LeBron James says there's no room for players who are distracted by a playoff push. (0:32)

MEMPHIS, Tenn. -- With the Los Angeles Lakers taking a one-step-forward, two-steps-backward approach to their post-All-Star playoff push following another defeat at the hands of a lesser opponent, LeBron James was asked if the pressure of it all was becoming a distraction to his team.

"At this point if you are still allowing distractions to affect how the way you play, then this is the wrong franchise to be a part of and you should just come and be like, 'Listen, I don't [think this is for me]. I cannot do this,'" James said following a 110-105 loss to the Memphis Grizzlies on Monday.

The loss to a Grizzlies team that is 14 games under .500 came on the heels of a loss to a New Orleans Pelicans team that is eight games under .500 and was playing without its star, Anthony Davis.

And the Lakers' 0-2 road trip quickly erased any momentum they hoped to have generated from their 19-point comeback victory over the Houston Rockets in their first game out of the All-Star break last week.

With 22 games remaining in the regular season, the Lakers are tied for 10th in the Western Conference standings, trailing the San Antonio Spurs for the eighth and final playoff spot by three games.

"Like, seriously, if you're distracted by playoff pushes out of all the stuff that's been talked about this year, nah," James said. "Just come and do your job. We do our job at a high level and that's not a distraction. That's what you want. That's what you want every game. You want to feel like you're fighting for something."

After suspensions, coaching rumors, trade talks, injuries and a locker room that has appeared disjointed at times, the Memphis game was mercifully just about basketball. And the Lakers showed more fight Monday than they did in New Orleans, but couldn't bring the score any closer than two points in the fourth quarter after trailing by as many as 11.

James' career numbers took a leap forward -- he became the only player in league history to rank in the top 10 in both career scoring and career assists after passing Andre Miller for No. 10 on the assists list, and his 24 points, 12 rebounds and 11 assists moved him past Wilt Chamberlain for No. 5 on the all-time triple-doubles list with 79 -- but it came on a night when he shot just 8-for-23 from the floor with five turnovers.

Still, despite playing on a sub-.500 team the latest into a season since his second year in the league back in 2004-05 with the Cleveland Cavaliers, James expressed optimism -- a sentiment echoed by most of the Lakers' locker room.
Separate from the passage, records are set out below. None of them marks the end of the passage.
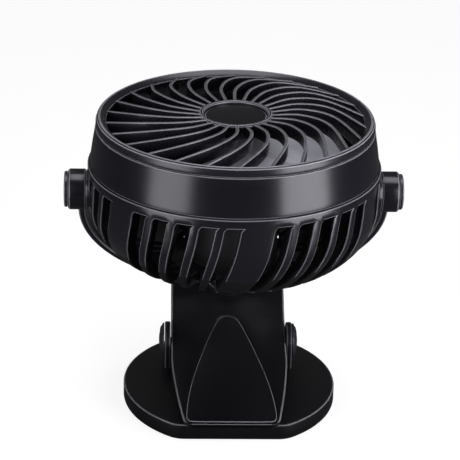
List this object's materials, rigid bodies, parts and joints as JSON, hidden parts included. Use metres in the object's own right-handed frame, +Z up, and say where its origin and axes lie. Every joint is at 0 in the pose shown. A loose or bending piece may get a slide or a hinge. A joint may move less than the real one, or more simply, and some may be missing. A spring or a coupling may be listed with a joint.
{
  "type": "clip fan",
  "caption": "Round fan with a spiral-ribbed grille in a slanted U-shaped yoke that tilts and swivels on a spring clip with a round base.",
  "frame": {"origin": "centre of the base disc's underside, on the plane that the fan stands on", "axes": "+Z up, along the fan's axis as the head faces up; +X to the right along the tilt axis; -Y towards the clip's mouth"},
  "size_m": [0.154, 0.1328, 0.1453],
  "materials": {
    "shell_plastic": "semi-gloss black moulded plastic",
    "grille_plastic": "semi-gloss black moulded plastic",
    "clip_plastic": "satin black moulded plastic",
    "impeller_plastic": "glossy dark grey plastic",
    "rubber": "matt black rubber",
    "steel": "plated steel",
    "battery_foil": "silver-grey pouch foil",
    "board_laminate": "green lacquered laminate"
  },
  "bodies": {
    "base": {"base_shell": "clip_plastic", "base_bottom": "clip_plastic", "base_screw_1": "steel", "base_screw_2": "steel", "base_screw_3": "steel", "base_screw_4": "steel", "foot_pad": "rubber", "lower_jaw_pad": "rubber", "hinge_pin": "steel", "hinge_cap_left": "clip_plastic", "hinge_cap_right": "clip_plastic", "clip_spring": "steel", "battery_pack": "battery_foil", "control_board": "board_laminate", "charging_socket": "steel"},
    "button": {"power_button": "shell_plastic"},
    "clip_lever": {"lever_shell": "clip_plastic", "lever_panel": "clip_plastic", "lever_underside": "clip_plastic", "upper_jaw_pad": "rubber"},
    "yoke": {"yoke_arm": "shell_plastic", "pivot_cap_left": "shell_plastic", "pivot_cap_right": "shell_plastic", "swivel_screw": "steel", "swivel_washer": "steel"},
    "head": {"front_grille": "grille_plastic", "grille_centre_cap": "clip_plastic", "housing_band": "shell_plastic", "rear_shell": "shell_plastic", "rear_hub_cover": "clip_plastic", "motor_can": "steel", "motor_end_cap": "clip_plastic", "motor_screw_front": "steel", "motor_screw_rear": "steel", "pivot_screw_left": "steel", "pivot_screw_right": "steel"},
    "rotor": {"impeller": "impeller_plastic", "motor_shaft": "steel"}
  },
  "joints": [
    {"name": "clip_hinge", "type": "hinge", "parent": "base", "child": "clip_lever", "pos_m": [0, 0.02, 0.0185], "axis": [-1, 0, 0], "range_deg": [0, 25], "stiffness_Nm_per_rad": 0.9, "springref_deg": -34.38, "deforming": ["clip_spring"]},
    {"name": "yoke_swivel", "type": "hinge", "parent": "clip_lever", "child": "yoke", "pos_m": [0, 0, 0.106], "axis": [0, -0.5878, 0.809], "range_deg": [-180, 180]},
    {"name": "head_tilt", "type": "hinge", "parent": "yoke", "child": "head", "pos_m": [0, 0, 0.106], "axis": [1, 0, 0], "range_deg": [-90, 165]},
    {"name": "rotor_spin", "type": "hinge", "parent": "head", "child": "rotor", "pos_m": [0, 0, 0.106], "axis": [0, 0, 1], "continuous": true},
    {"name": "button_press", "type": "slide", "parent": "base", "child": "button", "axis": [0, -1, 0], "range_m": [0, 0.0006], "stiffness_N_per_m": 400, "springref_m": -0.001}
  ]
}
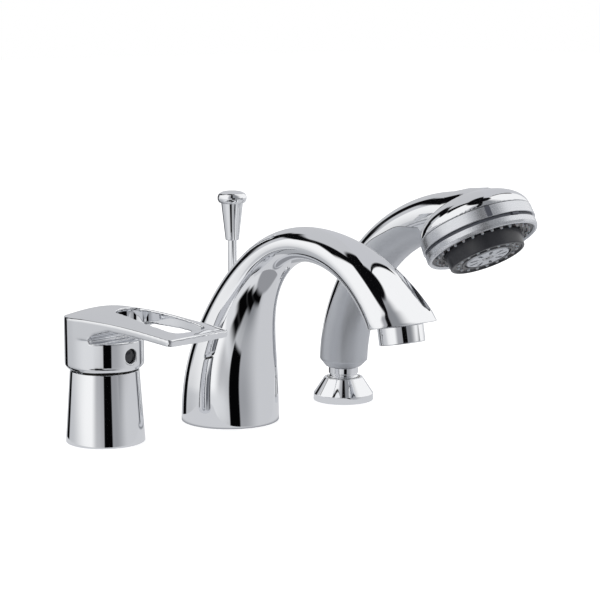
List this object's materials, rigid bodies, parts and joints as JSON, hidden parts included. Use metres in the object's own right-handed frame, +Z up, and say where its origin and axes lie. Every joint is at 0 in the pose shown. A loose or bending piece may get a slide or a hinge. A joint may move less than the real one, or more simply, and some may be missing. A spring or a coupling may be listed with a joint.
{
  "type": "three-hole bath mixer tap",
  "caption": "Deck-mounted bath mixer: loop lever control, arched spout with pull-up diverter knob, and a hand shower with a turning spray face parked in a cone holder.",
  "frame": {"origin": "centre of the spout's seat on the deck", "axes": "+X along the row of holes from the control to the hand shower, -Y the way the spout points, +Z up out of the deck"},
  "size_m": [0.251, 0.207, 0.1985],
  "materials": {
    "polished_chrome": "mirror polished",
    "plated_plastic": "bright plated",
    "satin_plastic": "satin silver",
    "grip_plastic": "fine satin grey",
    "dark_plastic": "semi-gloss",
    "groove_plastic": "matt",
    "white_plastic": "smooth",
    "turned_brass": "machined",
    "stainless": "turned",
    "spring_steel": "drawn wire",
    "black_rubber": "moulded",
    "grey_silicone": "moulded",
    "alumina": "ground ceramic"
  },
  "bodies": {
    "deck_units": {"aerator_housing": "polished_chrome", "aerator_insert": "white_plastic", "aerator_washer": "black_rubber", "cartridge_base": "white_plastic", "cartridge_housing": "white_plastic", "cartridge_nut": "turned_brass", "cartridge_port_seals": "black_rubber", "control_backnut": "turned_brass", "control_body": "turned_brass", "control_clamp_washer": "black_rubber", "control_gasket": "black_rubber", "control_skirt": "polished_chrome", "control_thrust_ring": "stainless", "diverter_body": "turned_brass", "diverter_gland_nut": "turned_brass", "diverter_spring": "spring_steel", "fixed_disc": "alumina", "gland_seal": "black_rubber", "holder_backnut": "turned_brass", "holder_bush": "white_plastic", "holder_clamp_washer": "black_rubber", "holder_cone": "polished_chrome", "holder_gasket": "black_rubber", "holder_shank": "turned_brass", "holder_thrust_ring": "stainless", "rod_guide": "polished_chrome", "skirt_seal": "black_rubber", "spout_backnut": "turned_brass", "spout_clamp_washer": "black_rubber", "spout_gasket": "black_rubber", "spout_shell": "polished_chrome", "spout_thrust_ring": "stainless"},
    "turner": {"temperature_carrier": "white_plastic", "pivot_pin": "stainless"},
    "lever": {"lever_handle": "polished_chrome", "lever_stem": "stainless", "lever_grub_screw": "stainless"},
    "disc": {"moving_disc": "alumina", "disc_driver": "white_plastic"},
    "diverter": {"diverter_knob": "polished_chrome", "diverter_rod": "polished_chrome", "diverter_piston": "turned_brass", "piston_seal": "black_rubber"},
    "hose_end": {"hose_coupling": "polished_chrome", "coupling_washer": "black_rubber"},
    "handset": {"handset_grip": "grip_plastic", "handset_back_shell": "plated_plastic", "water_tube": "white_plastic", "mode_collar": "satin_plastic", "mode_pointer": "dark_plastic", "channel_plate": "white_plastic"},
    "selector": {"selector_ring": "satin_plastic", "grip_band": "groove_plastic", "spray_plate": "dark_plastic", "nozzle_mat": "grey_silicone", "centre_disc": "dark_plastic", "face_screw": "stainless", "face_seal": "black_rubber"}
  },
  "joints": [
    {"name": "lever_turn", "type": "hinge", "parent": "deck_units", "child": "turner", "pos_m": [-0.095, 0, 0.04], "axis": [0, 0, 1], "range_deg": [-58.4, 41.6]},
    {"name": "lever_tilt", "type": "hinge", "parent": "turner", "child": "lever", "pos_m": [-0.095, 0, 0.037], "axis": [-0.9893, -0.1461, 0], "range_deg": [0, 25]},
    {"name": "disc_slide", "type": "slide", "parent": "turner", "child": "disc", "axis": [0.1461, -0.9893, 0], "range_m": [0, 0.00359]},
    {"name": "diverter_lift", "type": "slide", "parent": "deck_units", "child": "diverter", "axis": [0, 0, 1], "range_m": [0, 0.01], "stiffness_N_per_m": 150, "springref_m": -0.008, "deforming": ["diverter_spring"]},
    {"name": "handset_lift", "type": "slide", "parent": "deck_units", "child": "hose_end", "axis": [0, 0, 1], "range_m": [0, 0.15]},
    {"name": "handset_turn", "type": "hinge", "parent": "hose_end", "child": "handset", "pos_m": [0.095, 0, 0.0225], "axis": [0, 0, 1], "range_deg": [-12, 150]},
    {"name": "selector_turn", "type": "hinge", "parent": "handset", "child": "selector", "pos_m": [0.095, -0.1297, 0.1157], "axis": [0, -0.503, -0.8643], "range_deg": [-60, 60]}
  ],
  "couplings": [
    {"joint": "disc_slide", "follows": "lever_tilt", "m_per_rad": 0.0082328}
  ]
}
"Just stay positive. That, you know, starts with me," James said. "I just got to stay positive. Keep knocking on the door. And I felt like if we play like we did tonight, then we got to continue that consistent effort, that will get us over the hump as we make this push."

Kyle Kuzma, who scored 22 against Memphis, noticed the change in team vibe after he challenged his teammates for their inconsistent body language in his comments to the media following the loss to the Pelicans.

"It felt different," he said. "New Orleans, thought we was just hopeless out there. We didn't really get the lead back at all, and tonight we fought. But at the end of the day, a loss is a loss and no matter what way you spin it, you still put an L in that column."

Lakers coach Luke Walton lauded his team's "effort and togetherness," and also suggested that the disappointment from the loss was necessary to dwell on between now and their next game on Wednesday hosting those same Pelicans that just beat his team.

"One game. Feel this pain. Let's not try to run from it," he said. "It should hurt that we lost, that we went 0-2 on this trip. But the only thing that matters is the next game, the chance to redeem ourselves against New Orleans. We don't need to look further than that. That's all that we can control as a group. So that's where we need our mindset to be."

Or, as Brandon Ingram, who kept up his personal sharp play with a game-high 32 points, put it: "There's a certain fire that comes out when you continue to get what you don't want. I think that's where the hurt comes from, the chance for us to win."